Separately, he praised Iger on his quick canceling of the renewed ABC series “Roseanne” after the star posted a racist tweet about Valerie Jarrett, senior adviser to President Obama.

“You have to admire how he did that,” Stephenson said. “I can’t imagine how you would not.”

The larger issues facing media companies today lie closer to Silicon Valley, he said.

“How do you feel about going toe to toe with Silicon Valley?” he asked, citing the companies that make up the famed FANG index of stocks: Facebook, Apple, Netflix and Google.

“If you don’t have vertical integration, you’re going to have a hard time competing with these guys,” he said. “That’s what this is about. Building the ability to compete.”

Stephenson envisions the higher profit he can extract by marrying Time Warner’s content with AT&T’s data to sell targeted advertising.

“Think about what’s coming together here. Turner has an amazing inventory of advertising that they kind of sell broadly; it’s not a very targeted advertising approach.”

AT&T’s 130 million mobile subscribers give it “great customer insight,” he said. “Can you pair a very formidable ad inventory with data and can you create something unique and change how you’re monetizing content?”

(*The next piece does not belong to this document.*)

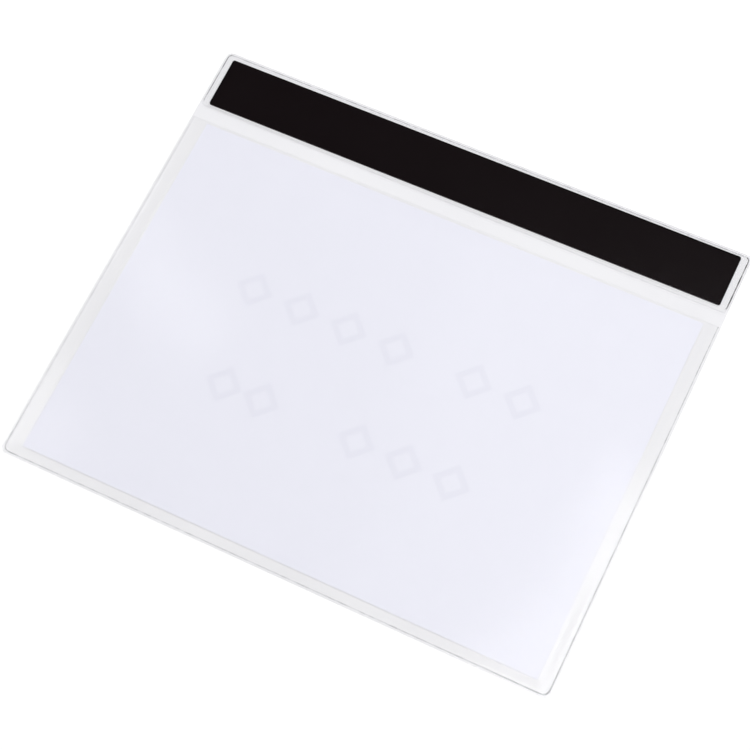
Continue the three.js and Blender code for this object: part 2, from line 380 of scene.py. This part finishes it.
def outside_of(x, y, middle, half, turn=0.0):
    """Distance from a turned rectangle, nought inside it."""
    dx, dy = x - middle[0], y - middle[1]
    along = dx * np.cos(turn) + dy * np.sin(turn)
    across = dy * np.cos(turn) - dx * np.sin(turn)
    return np.hypot(np.maximum(np.abs(along) - half[0], 0), np.maximum(np.abs(across) - half[1], 0))


def ripples(x, y):
    """A soft field from -1 to 1: plane waves of several lengths, each as high as it is long, added up
    and scaled. Most of them run nearly along X, so their crests lie from the mouth to the bottom."""
    draw = np.random.default_rng(RIPPLE_SEED)
    field = np.zeros_like(x)
    for _ in range(RIPPLE_WAVES):
        length = draw.uniform(SHORTEST_RIPPLE, LONGEST_RIPPLE) * MM
        heading = draw.normal(RIPPLE_HEADING, RIPPLE_SPREAD)
        phase = draw.uniform(0, 2 * np.pi)
        run = x * np.cos(heading) + y * np.sin(heading)
        field += length * np.sin(2 * np.pi * run / length + phase)
    return field / np.abs(field).max()


x_lines = seamed_lines(back_low[0], back_high[0], True, True, BACK_STEP * MM)
y_lines = seamed_lines(back_low[1], back_high[1], True, False, BACK_STEP * MM)
y_lines = np.unique(np.concatenate([y_lines, joint_lines(LEFT_JOINT), joint_lines(RIGHT_JOINT)]))
square_x, square_y = np.meshgrid(x_lines, y_lines)
corners = (POCKET_CORNER * MM, POCKET_CORNER * MM, 0, 0)
x, y = rounded_corners(square_x, square_y, back_low, back_high, corners)
on_right = square_x > 0
from_bottom = square_y - back_low[1]
seam = pocket_weld(x, y)
right_seam = rule_joint(seam, square_y, RIGHT_JOINT * MM)
seam = np.where(on_right, right_seam, rule_joint(seam, square_y, LEFT_JOINT * MM))
# Painted shade along the weld: darker on the right and along the bottom, fainter on the left, darkest near
# the lower corners.
weld_shade = np.where(on_right, RIGHT_WELD_SHADE, LEFT_WELD_SHADE)
weld_shade = np.where(from_bottom < BOTTOM_RUN * MM, BOTTOM_WELD_SHADE, weld_shade)
from_corner = np.hypot(np.abs(square_x) - back_high[0], from_bottom)
at_corner = np.exp(-from_corner / (CORNER_WELD_SHADE_REACH * MM))
weld_shade = weld_shade + np.where(on_right, RIGHT_CORNER_WELD_SHADE, LEFT_CORNER_WELD_SHADE) * at_corner
film = front_high[2]
inward = np.maximum(seam + WELD_LINE - SEAM_INNER_EDGE, 0) * MM
sheet_middle = (sheet_low + sheet_high) / 2
sheet_half = (sheet_high - sheet_low) / 2
outward = outside_of(square_x, np.minimum(square_y, sheet_middle[1]), sheet_middle, sheet_half)
rise = eased(inward / (inward + outward + 1e-9))
across = np.clip((square_x - sheet_low[0]) / (sheet_high[0] - sheet_low[0]), 0, 1)
upward = np.clip((square_y - sheet_low[1]) / (back_high[1] - sheet_low[1]), 0, 1)
gape_share = 4 * across * (1 - across) * upward * (2 - upward)
loose = RIPPLE * MM * (1 + ripples(square_x, square_y)) * rise * (1 - MOUTH_CALM * gape_share)
lift = rise * (sheet_high[2] - film + SHEET_CLEARANCE * MM) + MOUTH_GAPE * MM * gape_share + loose
under = film + FILM_SKIN * MM + lift
back_film = film_piece("back_film_skin", x, y, under, under + weld_thickness(seam, film), seam, weld_shade)
back_film.data.materials.append(clear_film(
    "clear_back_film", BACK_COVERAGE, BACK_WELD_MARK_AND_SHADE, BACK_GLOSS_IOR, NEUTRAL, back_high[1]))
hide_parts("back_film")
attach(back_film, "root")

# Strip cover film: a long narrow piece of the same film, welded down all round over the magnetic strip.
# It stands like a low tent from the weld to the strip's edges and lies flat on the strip's top.
STRIP_LENGTH = 305.4
STRIP_WIDTH = 30.4
STRIP_TURN = np.radians(0.25)
SHOULDER = 0.3
TENT_CURVE = 1.3
COMPARTMENT_CORNER = 4.6
END_SLOPE = 6.4
END_SLOPE_STEP = 0.2
ALONG_STEP = 3
LOWER_SLOPE = 4.4
UPPER_SLOPE = 5
SLOPE_STEP = 0.1
ACROSS_STEP = 2
TOP_JOINT = 121.7
# Painted shade on the compartment's weld line: darkest at the right end, fainter at the left end, nearly gone
# along the lower run beside the strip.
TOP_WELD_SHADE = 1.5
LEFT_END_WELD_SHADE = 3.2
RIGHT_END_WELD_SHADE = 9.0
LOWER_RUN_WELD_SHADE = 0.2
WELD_SHADE_RUN = 3
COVER_COVERAGE = 0.016
COVER_WELD_MARK_AND_SHADE = 0.06
COVER_GLOSS_IOR = 2.5

strip_low, strip_high = (np.array(corner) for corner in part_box("magnetic_strip"))
strip_middle = (strip_low + strip_high) / 2
strip_half = np.array([STRIP_LENGTH, STRIP_WIDTH]) / 2 * MM

x_lines = ruled_lines(
    (cover_low[0], cover_low[0] + FINE_BAND * MM, FINE_STEP * MM),
    (cover_low[0] + FINE_BAND * MM, cover_low[0] + END_SLOPE * MM, END_SLOPE_STEP * MM),
    (cover_low[0] + END_SLOPE * MM, cover_high[0] - END_SLOPE * MM, ALONG_STEP * MM),
    (cover_high[0] - END_SLOPE * MM, cover_high[0] - FINE_BAND * MM, END_SLOPE_STEP * MM),
    (cover_high[0] - FINE_BAND * MM, cover_high[0], FINE_STEP * MM),
)
x_lines = np.unique(np.concatenate([x_lines, joint_lines(TOP_JOINT)]))
y_lines = ruled_lines(
    (cover_low[1], cover_low[1] + LOWER_SLOPE * MM, SLOPE_STEP * MM),
    (cover_low[1] + LOWER_SLOPE * MM, cover_high[1] - UPPER_SLOPE * MM, ACROSS_STEP * MM),
    (cover_high[1] - UPPER_SLOPE * MM, cover_high[1], SLOPE_STEP * MM),
)
square_x, square_y = np.meshgrid(x_lines, y_lines)
corners = np.array([COMPARTMENT_CORNER, COMPARTMENT_CORNER, POCKET_CORNER, POCKET_CORNER]) * MM
x, y = rounded_corners(square_x, square_y, cover_low, cover_high, corners)
seam = compartment_weld(square_x, square_y)
top_seam = rule_joint(seam, square_x, TOP_JOINT * MM)
seam = np.where(square_y > strip_middle[1], top_seam, seam)
# Painted shade along the compartment's weld: darkest at the right end, fainter at the left end, nearly gone
# along the lower run.
weld_shade = np.where(square_x - cover_low[0] < WELD_SHADE_RUN * MM, LEFT_END_WELD_SHADE, TOP_WELD_SHADE)
weld_shade = np.where(cover_high[0] - square_x < WELD_SHADE_RUN * MM, RIGHT_END_WELD_SHADE, weld_shade)
weld_shade = np.where(square_y - cover_low[1] < WELD_SHADE_RUN * MM, LOWER_RUN_WELD_SHADE, weld_shade)
inward = np.maximum(seam - (SEAM_INNER_EDGE - WELD_LINE), 0) * MM
outward = np.maximum(outside_of(x, y, strip_middle, strip_half, STRIP_TURN) - SHOULDER * MM, 0)
climb = np.clip(inward / (inward + outward + 1e-9), 0, 1)
climb = np.sin(climb * np.pi / 2) ** TENT_CURVE
top = film + weld_thickness(seam, film) + climb * (cover_high[2] - 2 * film)
top = np.minimum(top, cover_high[2])
under = np.maximum(top - film, film + FILM_SKIN * MM)
strip_cover_film = film_piece("strip_cover_film_skin", x, y, under, top, seam, weld_shade)
strip_cover_film.data.materials.append(
    clear_film("clear_cover_film", COVER_COVERAGE, COVER_WELD_MARK_AND_SHADE, COVER_GLOSS_IOR, NEUTRAL))
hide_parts("strip_cover_film")
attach(strip_cover_film, "root")

# Magnetic strip: black rubber filled with magnetic powder, rolled smooth and cut to length. Its brown
# black is nearly matt, with a very fine grain.
RUBBER_GRAIN_SCALE = 1800.0
RUBBER_MOTTLE_SCALE = 30.0
RUBBER_DARK = (0.0034, 0.0013, 0.0019, 1)
RUBBER_LIGHT = (0.0048, 0.0024, 0.0031, 1)

rubber = Finish(bpy.data.materials.new("black_magnetic_rubber"))
place = rubber.object_place()
grain = rubber.noise(place, RUBBER_GRAIN_SCALE, 3.0)
mottle = rubber.noise(place, RUBBER_MOTTLE_SCALE, 3.0)
magnetic_strip = rubber.add("BsdfPrincipled", {}, {
    "Base Color": rubber.blended(mottle, RUBBER_DARK, RUBBER_LIGHT),
    "Roughness": 0.45 + 0.15 * mottle,
    "Specular IOR Level": 0.05,
    "Normal": rubber.add("Bump", {}, {"Strength": 0.2, "Distance": 0.00005, "Height": grain}),
})
strip_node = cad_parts["magnetic_strip"]
strip_node.data.materials.clear()
strip_node.data.materials.append(rubber.close(magnetic_strip))

# Document sheet: one landscape sheet of bluish-white office paper. Its printed side faces the front
# film, and the print shows through to this side as two faint rows of plain shapes.
DIAMOND_ROWS = ((-91, 22, 6.2, 4), (39, 95, 6.2, 2), (-78, -33, -49.3, 2), (-2, 80, -49.3, 3))
DIAMOND_REACH = 8.6
STROKE = 1.8
STROKE_EDGE = 1.2
ROW_EDGE = 0.01
FIBRE_SCALE = 700.0
FLOCK_SCALE = 90.0
PAPER_DEEP = (0.84, 0.842, 0.924, 1)
PAPER_PALE = (0.858, 0.86, 0.94, 1)
PAPER_FIBRE = (0.83, 0.83, 0.91, 1)
SHOWN_THROUGH = (0.78, 0.78, 0.87, 1)
INK = (0.02, 0.02, 0.022, 1)

paper = Finish(bpy.data.materials.new("bluish_white_paper"))
place = paper.object_place()
across = paper.add("SeparateXYZ", {}, {"Vector": place}, "X")
upward = across.beside("Y")
fibres = paper.noise(place, FIBRE_SCALE, 4.0, 0.65)
flocks = paper.noise(place, FLOCK_SCALE, 3.0)
facing_up = paper.add("SeparateXYZ", {}, {"Vector": paper.add("NewGeometry", {}, {}, "Normal")}, "Z")
printed_side = paper.between(facing_up, -0.6, -0.4, 1.0, 0.0)

# Each row of diamonds has a left and a right end, a middle line and a count. A diamond's outline is
# where the distances from its middle, across and upward, add up to its reach.
printed = 0.0
for left, right, middle, count in DIAMOND_ROWS:
    pitch = (right - left) / count * MM
    half = (right - left) / 2 * MM
    from_middle = abs(across - (left + right) / 2 * MM)
    in_row = paper.between(from_middle, half, half + ROW_EDGE * MM, 1.0, 0.0)
    from_first = across - (left * MM + pitch / 2)
    swing = from_first.math("PINGPONG", from_first, pitch / 2)
    outline = abs(swing + abs(upward - middle * MM) - DIAMOND_REACH * MM)
    stroke = paper.between(outline, STROKE * MM, (STROKE + STROKE_EDGE) * MM, 1.0, 0.0)
    printed = printed + in_row * stroke

plain = paper.blended(fibres * 0.12, paper.blended(flocks, PAPER_DEEP, PAPER_PALE), PAPER_FIBRE)
ink = paper.blended(printed_side, SHOWN_THROUGH, INK)
ink_share = printed * (0.5 + 0.48 * printed_side)
sheet_surface = paper.add("BsdfPrincipled", {}, {
    "Base Color": paper.blended(ink_share, plain, ink),
    "Roughness": 0.8 + 0.1 * flocks,
    "Specular IOR Level": 0.3,
    "Normal": paper.add("Bump", {}, {"Strength": 0.15, "Distance": 0.00004, "Height": fibres}),
})
sheet_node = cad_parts["document_sheet"]
sheet_node.data.materials.clear()
sheet_node.data.materials.append(paper.close(sheet_surface))

# Floor: the plain white surface that the pocket lies on. To the camera, and in what reflects or passes
# on its view, it is lifted to white, and it keeps the pocket's shadow.
FLOOR_HALF = 3.0
FLOOR_DROP = 0.05
FLOOR_TONE = (0.5, 0.5, 0.5, 1)
FLOOR_LIFT = 0.56
FAR_FLOOR_LIFT = 1.0
NEAR_FLOOR = 0.5
FAR_FLOOR = 1.6

floor_mesh = bpy.data.meshes.new("floor")
floor_mesh.from_pydata(
    [(sx * FLOOR_HALF, sy * FLOOR_HALF, -FLOOR_DROP * MM) for sx, sy in ((-1, -1), (1, -1), (1, 1), (-1, 1))],
    [], [(0, 1, 2, 3)])
floor = bpy.data.objects.new("floor", floor_mesh)
bpy.context.scene.collection.objects.link(floor)
ground = Finish(bpy.data.materials.new("white_floor"))
camera_ray = ground.add("LightPath", {}, {}, "Is Camera Ray")
rays = camera_ray + camera_ray.beside("Is Glossy Ray") + camera_ray.beside("Is Transmission Ray")
seen = ground.between(rays, 0.0, 1.0)
away = ground.add("VectorMath", {"operation": "LENGTH"}, {0: ground.object_place()}, "Value")
floor_mesh.materials.append(ground.close(ground.add("BsdfPrincipled", {}, {
    "Base Color": FLOOR_TONE,
    "Roughness": 0.9,
    "Specular IOR Level": 0.0,
    "Emission Color": seen * ground.between(away, NEAR_FLOOR, FAR_FLOOR, FLOOR_LIFT, FAR_FLOOR_LIFT),
    "Emission Strength": 1.0,
})))

# Light: a large soft lamp on each side of the pocket, out of the camera's mirror direction. Four faint
# ones stand in that direction and show as gloss in the film. The world is even, brighter low down.
HORIZON_LEVEL = 0.72
ZENITH_LEVEL = 0.08
ZENITH_HEIGHT = 0.5


def softbox(name, place, size, power):
    """A rectangular area lamp at a place, facing the middle of the pocket."""
    lamp = bpy.data.lights.new(name, "AREA")
    lamp.shape = "RECTANGLE"
    lamp.size, lamp.size_y = size
    lamp.energy = power
    holder = bpy.data.objects.new(name, lamp)
    bpy.context.scene.collection.objects.link(holder)
    holder.location = place
    toward = -holder.location
    holder.rotation_euler = toward.to_track_quat("-Z", "Y").to_euler()


softbox("right_softbox", (1.6, 0.1, 1.9), (1.2, 1.2), 17.5)
softbox("left_softbox", (-1.8, -0.2, 1.8), (1.2, 1.2), 12)
softbox("far_softbox", (0.6, 1.7, 1.9), (1.2, 1.2), 27.5)
softbox("front_softbox", (0.1, -1.6, 1.9), (1.2, 1.2), 12.5)
softbox("corner_gloss", (0.072, 0.263, 1.6), (0.31, 0.47), 2.3)
softbox("right_veil", (-0.04, 0.38, 1.62), (0.55, 0.8), 1.3)
softbox("margin_gloss", (-0.81, 0.573, 1.6), (0.08, 0.34), 0.28)
softbox("low_margin_gloss", (-0.9, 0.27, 1.6), (0.12, 0.26), 0.4)
world = bpy.data.worlds.new("plain_studio")
bpy.context.scene.world = world
studio = Finish(world)
height = studio.add("SeparateXYZ", {}, {"Vector": studio.add("TexCoord", {}, {}, "Generated")}, "Z")
level = studio.between(height, 0.0, ZENITH_HEIGHT, HORIZON_LEVEL, ZENITH_LEVEL)
studio.close(studio.add("Background", {}, {"Color": level, "Strength": 1.0}), "World")

# Camera: a long lens above the pocket's lower right, tilted so that the strip runs down to the right.
LENS = 99.45
CAMERA_PLACE = (256.0, -344.6, 1007.5)
CAMERA_TURN = (22.079, 4.524, 26.092)

lens = bpy.data.cameras.new("camera")
lens.lens = LENS
camera = bpy.data.objects.new("camera", lens)
bpy.context.scene.collection.objects.link(camera)
camera.location = np.array(CAMERA_PLACE) * MM
camera.rotation_euler = np.radians(CAMERA_TURN)
bpy.context.scene.camera = camera
bpy.context.scene.view_settings.view_transform = "Standard"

It’s traditional TV’s way of capitalizing on the very ads that Facebook ad Google have been selling for years.

Stephenson also imagines how the combined company can create new forms of content, especially for mobile devices. That all squares with what AT&T said a few years ago when it announced the deal, but it’s worth noting the company’s consistency in the rationale for the deal.

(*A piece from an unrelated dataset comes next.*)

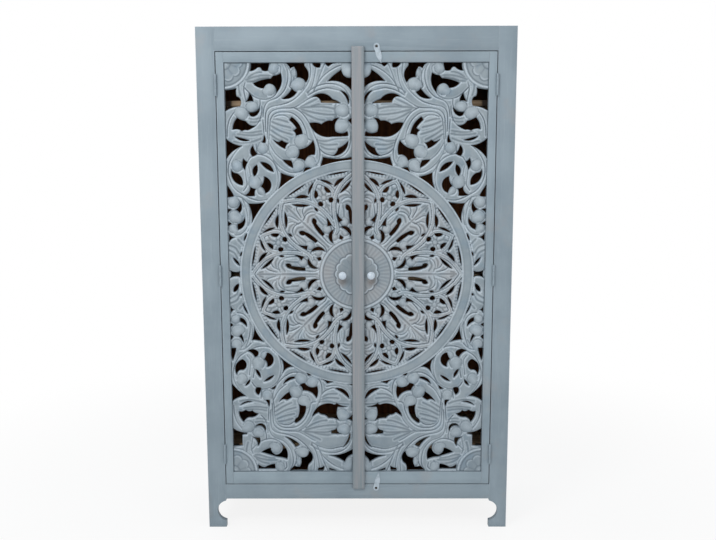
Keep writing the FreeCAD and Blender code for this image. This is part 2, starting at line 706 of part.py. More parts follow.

That’s also part of the reason why AT&T bought DirecTV in 2015, but the company “was not in love with the satellite business,” Stephenson said. “What we loved was the ability to innovate.”

He cited the rapid development of DirecTV’s over-the-top service, DirecTV Now, which replicates a skinny bundle of live TV channels delivered over the internet. It now has 1.5 million subscribers, “and it’s still growing,” he said.

Still, that customer group isn’t profitable, he said. Over time, as that service adds new features such as DVR, you can charge more and make money.

The steep decline in DirecTV’s traditional satellite business was still surprising to Stephenson. “It was a step change,” he said, as people cut the cord much faster than AT&T had anticipated.

“We know where that traffic went. ... It’s millennials,” he said.

As for the Time Warner merger, Stephenson is still awaiting approval. The Justice Department sued the company to block the deal, calling it anti-competitive. The judge plans to issue a ruling by June 12.

Experts anticipate a win for AT&T, with some conditions attached. But what’s plan B if they don’t get a favorable ruling?

“I don’t want to go there,” he said. “Right now we’re just focused on winning this thing.”

Stephenson also sounded off on AT&T paying Trump’s personal attorney Michael Cohen for insights into the new administration. Cohen is under investigation by Robert Mueller, the special prosecutor in charge of the probe into possible collusion between the Trump campaign and the Russian government.

“It was a bad decision,” he said. “It was a bad mistake. I don’t know how else to say it.”